The midwit meme shows that naive beginners and true experts converge on the same simple answer — while the partially informed get stuck in the middle, paralysed by hypotheticals.
The idiot approach and the genius approach are usually the same approach.
The midwit trap in practice
- The naive founder raises exactly what they need. The experienced founder does the same. The midwit debates signalling risk, allocation, and value-add investors for offers they don't yet have.
- On MVPs: the extremes are "build fast and ship". The midwit worries about reputation, press coordination, naming, and rebranding.
- On co-founders: the extremes are "work with someone you trust" or "pick the person obviously right for the job". The midwit constructs a spec requiring a level-7 Googler with 5–7 years experience, post-raise, found via a network they don't have.
- On YC applications: spending 30 minutes and submitting correlates with success. Spending months on strategy, alumni intros, and feedback rounds does not.
- On product-market fit: if you have time to wonder whether you have it, you don't. It hits you over the head.
The Elon Musk examples
- SpaceX: "Go to Russia. Buy rockets." Not a sophisticated strategy — just a direct action most people would rule out without trying.

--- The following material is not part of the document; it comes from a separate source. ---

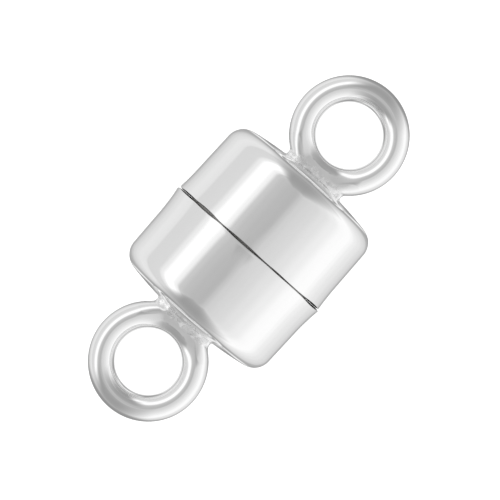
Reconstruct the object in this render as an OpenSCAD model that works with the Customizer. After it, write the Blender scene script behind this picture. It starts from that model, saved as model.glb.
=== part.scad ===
// Round magnetic clasp for a necklace or bracelet, fastened and lying on its side.
// Two silver cups meet at a seam. Each has a closed ring soldered to its domed end and a
// disc magnet glued inside. The plug half's magnet stands proud of its rim and drops into
// the recess of the socket half. The clasp's axis runs along X, the seam is at x = 0 and
// the clasp rests on z = 0. Lengths are in millimetres.

/* [Cups] */
// Outer diameter of a cup at its wall
body_d = 6.0; // [5:0.1:8]
// Length of a cup, from the seam to the top of its domed end
cup_len = 3.2; // [2.8:0.05:5]
// Thickness of the silver
wall = 0.35; // [0.25:0.05:0.5]
// Outer radius of the shoulder between wall and domed end
shoulder_r = 0.65; // [0.55:0.05:1]
// Rise of the domed end above the shoulder
dome_h = 0.15; // [0.08:0.01:0.3]
// How much the wall narrows towards the shoulder, on the radius
wall_taper = 0.02; // [0.01:0.01:0.05]
// Gap that shows between the two rims
seam_gap = 0.06; // [0.02:0.01:0.15]

/* [Rims] */
// How far the socket cup's rim flares out, on the radius
socket_flare = 0.09; // [0.02:0.01:0.2]
// Distance from the seam at which the socket cup's flare ends
socket_flare_len = 1.3; // [0.6:0.1:1.8]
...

- Tesla: "Electric cars are good." The midwit lists every failed prior attempt and infrastructure obstacle. Musk ignored them.
- The Boring Company: "Dig a hole to avoid traffic." Obvious, teenager-level idea. The midwit notes that bus systems exist and transport optimisation is complex. Musk drilled the tunnel.
- Pattern: the V1 idea is always simple-minded. Overthinkers rule it out before starting.
When to slow down: trapdoor decisions
- Legal issues — "I didn't know there was a law" is not a defence.
- Regulatory compliance — especially where licences or prohibitions apply.
- Health and well-being — measure twice, cut once. Do not move fast and loose with an online pharmacy.
- These are irreversible or high-stakes; most startup decisions are not.
The beginner's mind
- Not knowing anything is an advantage: you don't enumerate the reasons something is hard.
- Youth helps here — a 22-year-old assumes everything is figureoutable.
- Most successful startups started with silly, simple ideas. Witnessing this personally is the only reliable way to believe it.
- The question to ask: "What would an idiot do?" That's usually the right answer.
- Ask yourself before any decision: "Is this actually important?" If not, move on.